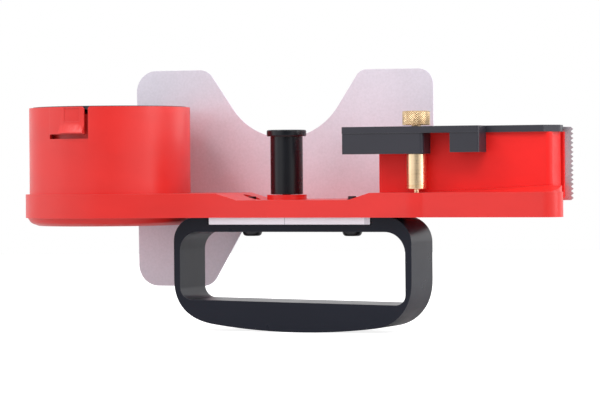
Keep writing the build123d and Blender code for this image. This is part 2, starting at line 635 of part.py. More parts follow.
def box_lid():
    lid = extrude(Pos(0, 0, BOX_TOP) * lid_plan(), LID_T)
    lid = lid + under_lid((ARM_X[0] + 0.5, ARM_X[1]), ARM_Z, ARM_CORNER)
    lid = lid + under_lid(BLOCK_X, BLOCK_Z, BLOCK_CORNER)
    for span in LID_KNUCKLES:
        lid = lid + hinge_rod(*span, KNUCKLE_R) + hinge_block(span, (-HINGE_OFFSET - 2, 0), (-2.9, 2.9))
    lid = lid - hinge_rod(-53, 53, PIN_R + 0.05)
    return lid - rod(PLUNGER[0], PLUNGER[1], ARM_Z - 5, LID_TOP + 5, BARREL_NECK_R)


def under_lid(x, low, corner):
    """A block under the lid's front edge, with its right front corner rounded."""
    front, back = ARM_Y[0] + 0.6, ARM_Y[1]
    plan = make_face(Polyline((x[0], front), (x[1], front), (x[1], back), (x[0], back), close=True))
    plan = round_corners(plan, [(x[1], front, corner)])
    return extrude(Pos(0, 0, low) * plan, BOX_TOP + 1 - low)


def plunger_barrel():
    x, y = PLUNGER
    barrel = rod(x, y, BARREL_LOW, ARM_Z, BARREL_R) + rod(x, y, ARM_Z, LID_TOP, BARREL_NECK_R)
    barrel = barrel - rod(x, y, *SPRING_ROOM)
    return barrel - rod(x, y, BARREL_LOW - 1, LID_TOP + 1, PLUNGER_PIN_R + 0.05)


def plunger_pin():
    x, y = PLUNGER
    pin = rod(x, y, PIN_LOW, LID_TOP + 9, PLUNGER_PIN_R) + rod(x, y, *PIN_COLLAR)
    return pin - block((x - 0.45, x + 0.45), (y - 4, y + 4), (PIN_LOW - 1, PIN_LOW + 1.2))


def plunger_spring():
    return tube(*PLUNGER, *SPRING_Z, *SPRING_R)


def plunger_knob():
    x, y = PLUNGER
    neck_r, neck_h = KNOB_NECK
    low = LID_TOP + neck_h
    knob = rod(x, y, low, low + KNOB_H, KNOB_R) + rod(x, y, LID_TOP + 0.05, low, neck_r)
    return knob - rod(x, y, LID_TOP - 1, LID_TOP + 9, PLUNGER_PIN_R)


def exit_gate():
    """Steel plate that sets how much compound leaves with the tape."""
    gate = block((BOX_END - WALL - 1.7, BOX_END - WALL - 0.2), (-13.5, 10.3), (TRAY_Z + 3, BOX_TOP - 0.6))
    for z in GATE_SCREW_Z:
        gate = gate - block((240, 260), (GATE_SCREW_Y - 3.1, GATE_SCREW_Y + 3.5), (z - 1.6, z + 1.6))
    return gate


def gate_screws():
    screws = []
    for z in GATE_SCREW_Z:
        head = along_x(BOX_END - WALL - 3.0, GATE_SCREW_Y, z, 3.2, 2.2)
        screws.append(head + along_x(BOX_END - WALL + 0.05, GATE_SCREW_Y, z, SMALL_SCREW_R, 4.1))
    return group(screws)


def entry_wiper():
    """Rubber lips on the inside of the tape entry."""
    x = BOX_LEFT + WALL
    lips = block((x, x + 1.5), (-12, -2.3), (TRAY_Z + 3, BOX_TOP - 1))
    return group([lips, block((x, x + 1.5), (-1.7, 8), (TRAY_Z + 3, BOX_TOP - 1))])


def cutter_blade():
    """Flat strip behind the tongue, with a toothed strip that turns outward."""
    pitch, depth, count = TOOTH
    back = TONGUE[2]
    bend_x, turn = BLADE_BEND
    top = BLADE_Z + count * pitch
    root = BLADE_TIP - bend_x - depth
    points = [(0, BLADE_Z), (root, BLADE_Z)]
    for tooth in range(count):
        low = BLADE_Z + tooth * pitch
        points += [(root + depth, low + pitch / 2), (root, low + pitch)]
    points.append((0, top))
    toothed = extrude(Plane.XZ * make_face(Polyline(*points, close=True)), -BLADE_T)
    blade = Pos(bend_x, back, 0) * Rot(0, 0, turn) * toothed
    blade = blade + block((238, bend_x), (back, back + BLADE_T), (BLADE_Z, top))
    for z in BLADE_SCREW_Z:
        blade = blade - along_y(BLADE_SCREW_X, back, z, SCREW_HOLE - 0.4, 8)
    return blade


def blade_clamp():
    back = TONGUE[2] + BLADE_T
    clamp = block((238, 250), (back, back + 2), (BLADE_Z + 2, BLADE_Z + 61))
    for z in BLADE_SCREW_Z:
        clamp = clamp - along_y(BLADE_SCREW_X, back, z, SCREW_HOLE - 0.4, 8)
    return clamp


def blade_screws():
    back = TONGUE[2] + BLADE_T + 2
    screws = []
    for z in BLADE_SCREW_Z:
        screw_body = along_y(BLADE_SCREW_X, back + 1, z, 3.2, 2)
        screw_body = screw_body + along_y(BLADE_SCREW_X, back - 2.6, z, SMALL_SCREW_R, 5.2)
        screws.append(screw_body - Pos(BLADE_SCREW_X, back + 2, z) * Box(6, 1, 0.9))
    return group(screws)


def drum_screws():
    low = TRAY_Z - WALL - 0.6
    return group([screw(x, y, low, TRAY_Z + 10, SCREW_R, *SCREW_HEAD) for x, y in drum_screw_places()])


def box_screws():
    low = TRAY_Z - WALL - 0.6
    return group([screw(x, y, low, TRAY_Z + 8.5, SCREW_R, *SCREW_HEAD) for x, y in box_screw_places()])


def pan_screws():
    low, high = PAN_BOTTOM + 1.6, TRAY_Z - WALL - 1
    return group([screw(x, y, low, high, SCREW_R, 3.4, 1.4) for x, y in pan_screw_places()])


PARTS = (
    base_tray, drum_pan, tape_drum, snap_tongue, drum_lid, tape_hub, reel_spindle, spindle_knob,
    guide_roller, roller_axle, handle_loop, mount_bar, handle_bolts, nut_washers, handle_nuts,
    guard_plate, plate_screws, compound_box, hinge_pin, box_lid, plunger_barrel, plunger_pin,
    plunger_spring, plunger_knob, exit_gate, gate_screws, entry_wiper, cutter_blade, blade_clamp,
    blade_screws, drum_screws, box_screws, pan_screws, drum_hinge_pin,
)

os.makedirs("parts", exist_ok=True)
for make in PARTS:
    export_step(make(), f"parts/{make.__name__}.step")
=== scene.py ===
import json
import math

import bmesh
import bpy
from mathutils import Matrix, Vector


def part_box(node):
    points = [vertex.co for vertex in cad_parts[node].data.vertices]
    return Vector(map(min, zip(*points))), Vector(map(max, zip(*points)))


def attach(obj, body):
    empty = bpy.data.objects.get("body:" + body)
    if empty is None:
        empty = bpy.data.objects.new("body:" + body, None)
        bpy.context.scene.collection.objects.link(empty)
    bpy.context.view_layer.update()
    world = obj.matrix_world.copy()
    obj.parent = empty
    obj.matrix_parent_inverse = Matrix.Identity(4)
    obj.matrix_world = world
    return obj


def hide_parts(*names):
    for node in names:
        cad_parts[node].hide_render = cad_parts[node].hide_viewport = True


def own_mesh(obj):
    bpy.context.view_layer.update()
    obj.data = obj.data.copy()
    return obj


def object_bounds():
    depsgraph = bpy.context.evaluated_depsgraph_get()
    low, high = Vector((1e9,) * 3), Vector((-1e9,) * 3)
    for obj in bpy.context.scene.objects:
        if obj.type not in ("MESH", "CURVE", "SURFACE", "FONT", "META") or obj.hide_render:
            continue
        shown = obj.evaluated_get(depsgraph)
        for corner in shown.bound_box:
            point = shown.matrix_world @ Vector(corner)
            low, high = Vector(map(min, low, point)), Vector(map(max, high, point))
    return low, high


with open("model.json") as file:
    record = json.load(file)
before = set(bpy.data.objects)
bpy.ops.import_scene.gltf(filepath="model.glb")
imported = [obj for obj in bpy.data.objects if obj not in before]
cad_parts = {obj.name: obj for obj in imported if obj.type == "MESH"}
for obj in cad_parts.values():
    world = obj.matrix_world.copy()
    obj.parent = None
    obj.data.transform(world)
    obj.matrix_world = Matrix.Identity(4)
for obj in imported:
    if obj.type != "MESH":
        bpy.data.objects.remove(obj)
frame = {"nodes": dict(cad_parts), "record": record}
CAD_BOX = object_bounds()
NODES = frame["nodes"]
BEHAVIOUR = frame["record"]["behaviour"]
SLOTS = {part["node"]: part["material_slot"] for part in frame["record"]["subparts"]}
BODY = {node: body for body, nodes in BEHAVIOUR["bodies"].items() for node in nodes}

MM = 0.001

# Details of single pieces; lengths in metres
BAR_DARK_LINE = 0.0088                # X of the thin dark line across the aluminium bar
BAR_DARK_LINE_HALF = 0.0004           # half of that line's width
BAR_END = 0.0845                 # X where the bar's darker end starts
KNURL_AROUND = 34                # diamonds round the plunger's knob
KNURL_PITCH = 0.00185            # height of a diamond
KNURL_TOP = 0.0117               # from the knob's top down to where the rows start
ROOT_ANGLE = math.radians(-111.0)    # where the snap tongue grows out of the drum's wall, seen from above

# Mesh settings
WELD = 2e-6                      # vertices closer than this are one
FLAT = math.radians(0.4)         # faces that turn less than this are one
SHARP = math.radians(30.0)       # edges that turn more than this are rounded off
SMOOTH = math.radians(40.0)      # edges that turn less than this are shaded smooth
AXIS_HOLE = 0.001                # radius in mm left open at the middle of a solid turned piece

# Materials
GRAIN = 900.0                    # noise scale of ordinary moulded grain, per metre
MIX_FIRST, MIX_SECOND, MIX_RESULT = 6, 7, 2    # colour sockets of a mix node
WHITE = (1.0, 1.0, 1.0, 1.0)

# Stage
VIEW_YAW = math.radians(22.0)    # turn of the camera about Z, its roll, and where it stands
VIEW_ROLL = math.radians(0.45)
EYE = (0.9588, -2.3413, 0.0412)
TENT = 1.10                      # brightness of the white tent, and of its gap round the camera
TENT_GAP = 0.10
FLOOR_RADIUS = 2.4


# ---- sizes from the frame ----
def middle(node):
    """X and Y of the middle of a node's box."""
    low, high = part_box(node)
    return ((low.x + high.x) / 2, (low.y + high.y) / 2)


def turned_size(node):
    """Radius, bottom and top of an upright turned node, in mm."""
    low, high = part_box(node)
    return (high.x - low.x) / 2 / MM, low.z / MM, high.z / MM


# ---- shader helpers ----
def new_material(name):
    material = bpy.data.materials.new(name)
    material.use_nodes = True
    tree = material.node_tree
    return material, tree, tree.nodes["Principled BSDF"]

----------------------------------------

◆ Short problem ◆
Return nothing but the lines running from the line with "return group([screw(x, y, low, high, SCREW_R, 3.4, 1.4)" through the line with "obj.matrix_parent_inverse = Matrix.Identity(4)", exactly as they appear.

◆ Complete output ◆
    return group([screw(x, y, low, high, SCREW_R, 3.4, 1.4) for x, y in pan_screw_places()])


PARTS = (
    base_tray, drum_pan, tape_drum, snap_tongue, drum_lid, tape_hub, reel_spindle, spindle_knob,
    guide_roller, roller_axle, handle_loop, mount_bar, handle_bolts, nut_washers, handle_nuts,
    guard_plate, plate_screws, compound_box, hinge_pin, box_lid, plunger_barrel, plunger_pin,
    plunger_spring, plunger_knob, exit_gate, gate_screws, entry_wiper, cutter_blade, blade_clamp,
    blade_screws, drum_screws, box_screws, pan_screws, drum_hinge_pin,
)

os.makedirs("parts", exist_ok=True)
for make in PARTS:
    export_step(make(), f"parts/{make.__name__}.step")
=== scene.py ===
import json
import math

import bmesh
import bpy
from mathutils import Matrix, Vector


def part_box(node):
    points = [vertex.co for vertex in cad_parts[node].data.vertices]
    return Vector(map(min, zip(*points))), Vector(map(max, zip(*points)))


def attach(obj, body):
    empty = bpy.data.objects.get("body:" + body)
    if empty is None:
        empty = bpy.data.objects.new("body:" + body, None)
        bpy.context.scene.collection.objects.link(empty)
    bpy.context.view_layer.update()
    world = obj.matrix_world.copy()
    obj.parent = empty
    obj.matrix_parent_inverse = Matrix.Identity(4)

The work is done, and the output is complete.